Task goal. Write out the listing below again, precisely as it is given.

☆ ☆ ☆

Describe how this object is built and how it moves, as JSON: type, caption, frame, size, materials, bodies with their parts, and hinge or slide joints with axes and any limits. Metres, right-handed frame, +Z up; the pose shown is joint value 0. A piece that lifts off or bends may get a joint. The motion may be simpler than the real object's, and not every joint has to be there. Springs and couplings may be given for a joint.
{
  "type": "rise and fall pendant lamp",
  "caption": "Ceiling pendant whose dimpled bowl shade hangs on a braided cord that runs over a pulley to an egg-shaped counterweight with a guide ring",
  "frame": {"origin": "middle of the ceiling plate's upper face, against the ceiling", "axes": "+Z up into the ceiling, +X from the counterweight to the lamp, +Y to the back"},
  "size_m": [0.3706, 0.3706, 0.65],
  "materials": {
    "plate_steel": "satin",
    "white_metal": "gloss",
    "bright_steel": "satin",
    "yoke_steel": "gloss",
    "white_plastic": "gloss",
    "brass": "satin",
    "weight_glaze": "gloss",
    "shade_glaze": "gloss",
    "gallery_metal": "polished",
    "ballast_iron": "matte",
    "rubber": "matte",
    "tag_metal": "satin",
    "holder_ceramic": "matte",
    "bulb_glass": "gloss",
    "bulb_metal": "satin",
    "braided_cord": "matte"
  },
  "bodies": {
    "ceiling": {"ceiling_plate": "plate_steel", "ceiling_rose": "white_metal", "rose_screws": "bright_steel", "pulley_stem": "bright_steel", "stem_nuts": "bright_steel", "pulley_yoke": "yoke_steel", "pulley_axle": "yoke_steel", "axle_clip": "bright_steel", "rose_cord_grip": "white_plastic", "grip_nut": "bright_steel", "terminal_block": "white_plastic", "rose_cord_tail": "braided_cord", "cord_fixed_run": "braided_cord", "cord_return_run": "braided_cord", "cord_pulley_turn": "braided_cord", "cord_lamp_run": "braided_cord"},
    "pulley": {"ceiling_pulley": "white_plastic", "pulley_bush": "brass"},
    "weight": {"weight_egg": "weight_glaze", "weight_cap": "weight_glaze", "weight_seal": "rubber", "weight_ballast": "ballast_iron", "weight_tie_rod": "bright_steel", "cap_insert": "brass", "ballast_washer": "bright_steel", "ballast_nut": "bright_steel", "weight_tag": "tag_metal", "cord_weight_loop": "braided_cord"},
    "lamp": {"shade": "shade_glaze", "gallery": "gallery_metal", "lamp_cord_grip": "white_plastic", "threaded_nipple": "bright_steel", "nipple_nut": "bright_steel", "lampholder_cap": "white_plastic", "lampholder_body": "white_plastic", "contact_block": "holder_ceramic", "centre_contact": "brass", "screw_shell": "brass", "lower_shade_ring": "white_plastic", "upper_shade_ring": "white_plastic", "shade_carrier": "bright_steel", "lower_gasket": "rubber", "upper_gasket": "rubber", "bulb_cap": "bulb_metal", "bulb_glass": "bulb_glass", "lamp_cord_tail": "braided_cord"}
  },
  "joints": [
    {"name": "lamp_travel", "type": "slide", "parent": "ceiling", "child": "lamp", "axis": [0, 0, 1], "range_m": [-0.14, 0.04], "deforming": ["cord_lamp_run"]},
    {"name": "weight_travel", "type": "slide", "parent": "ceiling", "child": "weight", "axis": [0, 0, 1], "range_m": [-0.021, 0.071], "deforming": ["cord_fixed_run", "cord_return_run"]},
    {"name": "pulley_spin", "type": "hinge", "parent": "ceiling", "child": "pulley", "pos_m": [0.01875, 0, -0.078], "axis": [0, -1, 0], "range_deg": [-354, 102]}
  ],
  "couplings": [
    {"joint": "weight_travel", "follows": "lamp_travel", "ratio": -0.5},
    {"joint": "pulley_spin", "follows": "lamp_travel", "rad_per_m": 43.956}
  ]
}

☆ ☆ ☆

Solution to this problem.
Describe how this object is built and how it moves, as JSON: type, caption, frame, size, materials, bodies with their parts, and hinge or slide joints with axes and any limits. Metres, right-handed frame, +Z up; the pose shown is joint value 0. A piece that lifts off or bends may get a joint. The motion may be simpler than the real object's, and not every joint has to be there. Springs and couplings may be given for a joint.
{
  "type": "rise and fall pendant lamp",
  "caption": "Ceiling pendant whose dimpled bowl shade hangs on a braided cord that runs over a pulley to an egg-shaped counterweight with a guide ring",
  "frame": {"origin": "middle of the ceiling plate's upper face, against the ceiling", "axes": "+Z up into the ceiling, +X from the counterweight to the lamp, +Y to the back"},
  "size_m": [0.3706, 0.3706, 0.65],
  "materials": {
    "plate_steel": "satin",
    "white_metal": "gloss",
    "bright_steel": "satin",
    "yoke_steel": "gloss",
    "white_plastic": "gloss",
    "brass": "satin",
    "weight_glaze": "gloss",
    "shade_glaze": "gloss",
    "gallery_metal": "polished",
    "ballast_iron": "matte",
    "rubber": "matte",
    "tag_metal": "satin",
    "holder_ceramic": "matte",
    "bulb_glass": "gloss",
    "bulb_metal": "satin",
    "braided_cord": "matte"
  },
  "bodies": {
    "ceiling": {"ceiling_plate": "plate_steel", "ceiling_rose": "white_metal", "rose_screws": "bright_steel", "pulley_stem": "bright_steel", "stem_nuts": "bright_steel", "pulley_yoke": "yoke_steel", "pulley_axle": "yoke_steel", "axle_clip": "bright_steel", "rose_cord_grip": "white_plastic", "grip_nut": "bright_steel", "terminal_block": "white_plastic", "rose_cord_tail": "braided_cord", "cord_fixed_run": "braided_cord", "cord_return_run": "braided_cord", "cord_pulley_turn": "braided_cord", "cord_lamp_run": "braided_cord"},
    "pulley": {"ceiling_pulley": "white_plastic", "pulley_bush": "brass"},
    "weight": {"weight_egg": "weight_glaze", "weight_cap": "weight_glaze", "weight_seal": "rubber", "weight_ballast": "ballast_iron", "weight_tie_rod": "bright_steel", "cap_insert": "brass", "ballast_washer": "bright_steel", "ballast_nut": "bright_steel", "weight_tag": "tag_metal", "cord_weight_loop": "braided_cord"},
    "lamp": {"shade": "shade_glaze", "gallery": "gallery_metal", "lamp_cord_grip": "white_plastic", "threaded_nipple": "bright_steel", "nipple_nut": "bright_steel", "lampholder_cap": "white_plastic", "lampholder_body": "white_plastic", "contact_block": "holder_ceramic", "centre_contact": "brass", "screw_shell": "brass", "lower_shade_ring": "white_plastic", "upper_shade_ring": "white_plastic", "shade_carrier": "bright_steel", "lower_gasket": "rubber", "upper_gasket": "rubber", "bulb_cap": "bulb_metal", "bulb_glass": "bulb_glass", "lamp_cord_tail": "braided_cord"}
  },
  "joints": [
    {"name": "lamp_travel", "type": "slide", "parent": "ceiling", "child": "lamp", "axis": [0, 0, 1], "range_m": [-0.14, 0.04], "deforming": ["cord_lamp_run"]},
    {"name": "weight_travel", "type": "slide", "parent": "ceiling", "child": "weight", "axis": [0, 0, 1], "range_m": [-0.021, 0.071], "deforming": ["cord_fixed_run", "cord_return_run"]},
    {"name": "pulley_spin", "type": "hinge", "parent": "ceiling", "child": "pulley", "pos_m": [0.01875, 0, -0.078], "axis": [0, -1, 0], "range_deg": [-354, 102]}
  ],
  "couplings": [
    {"joint": "weight_travel", "follows": "lamp_travel", "ratio": -0.5},
    {"joint": "pulley_spin", "follows": "lamp_travel", "rad_per_m": 43.956}
  ]
}